Loach has always been an unapologetic leftist, and there's something bracing about his refusal to buckle under to received opinion. (I can't think of another director who'd have had the guts to interrupt the narrative of a war movie with a 20-minute political debate, as he did in "Land and Freedom.") But here, although his history lesson is thought-provoking, its tone is grating. It's simply too difficult to believe that a former torture victim would think it useful or sensitive to tell bereaved family members in New York about Chilean torture camps where "men trained in the USA ... put rats in women's vaginas."
At least Loach's film is lucid, unlike Chahine's rambling, postmodernist fable, in which a filmmaker called Youssef Chahine meets the ghost of a U.S. Marine killed in a 1983 terrorist attack in Beirut. When Chahine takes the Marine to visit the family of the fundamentalist who assassinated him, the bomber's parents explain how "the Israelis fool everyone" and give a litany of America's foreign policy sins, from Hiroshima to Vietnam to Iraq. ("America says it defends its own values, but it destroys other civilizations," the filmmaker concludes.)

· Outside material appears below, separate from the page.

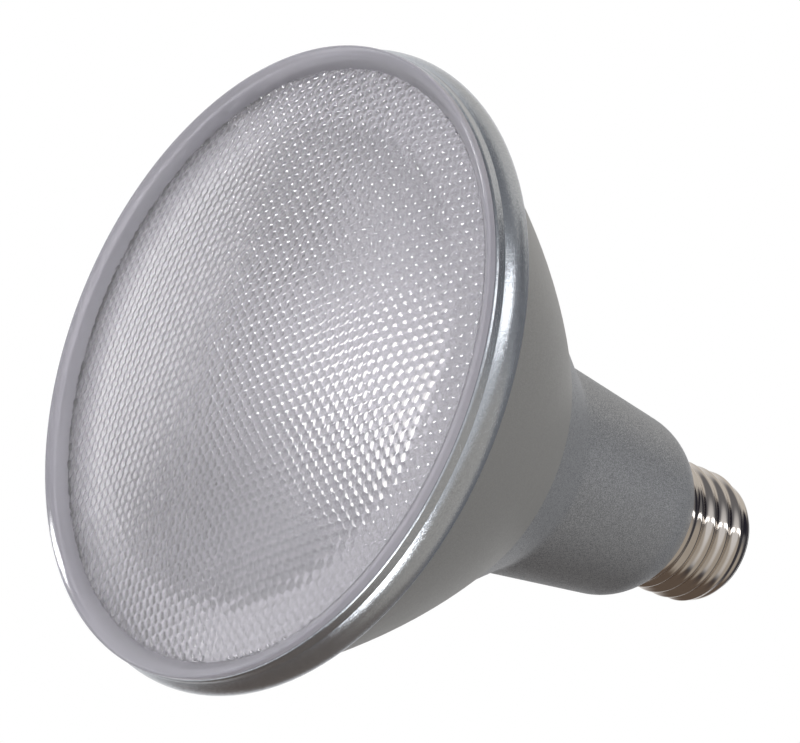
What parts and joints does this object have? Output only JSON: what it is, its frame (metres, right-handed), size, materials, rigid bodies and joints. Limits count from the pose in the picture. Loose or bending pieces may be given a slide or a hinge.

Given that "11'09"01" has positioned itself partly as a memorial to the events of Sept. 11, Chahine's use of his segment as a critique of American imperialism could certainly be called tasteless. Actually, though, it doesn't seem altogether inappropriate for an Arab filmmaker to address the rage and frustrations of the Arab street -- it's just a shame that he chose to wrap important issues in a veil of postmodern flim-flammery.
Mira Nair's politically charged contribution succeeds better because it has a lighter touch. It tells the true story of Salman Hamdani, an American-born Muslim who disappeared on Sept. 11, 2001, and was at first accused of involvement in the attacks by the FBI. (Six months later, his body was discovered in the rubble of the World Trade Center, where he had rushed to help victims escape.) "First they called you a terrorist, then they called you a hero," says his mother in the film. Nair manages to remind her audience how easy it is to fall back on racial stereotypes, but also offers a searing portrayal of one mother's grief in the face of an incomprehensible loss.
Other segments in the film offer fascinating windows into how other countries absorbed the events of Sept. 11. Bosnian Danis Tanovic, whose "No Man's Land" won last year's Academy Award for Best Foreign Film, offers a finely tuned piece about rural Bosnian women who gather on the 11th of every month, as it happens, to remember the horrors of Srebenica. In another segment, by Israeli Amos Gitai, an arrogant reporter stumbles onto the chaotic scene of a car bombing in Tel Aviv and becomes obsessed with filing her story. (When her editor tells her news is coming through of a big event in New York, she responds, "Who gives a shit?") As with Loach's, these pieces suggest that news is above all local, but also that violence and tragedy have the potential to unite people across borders.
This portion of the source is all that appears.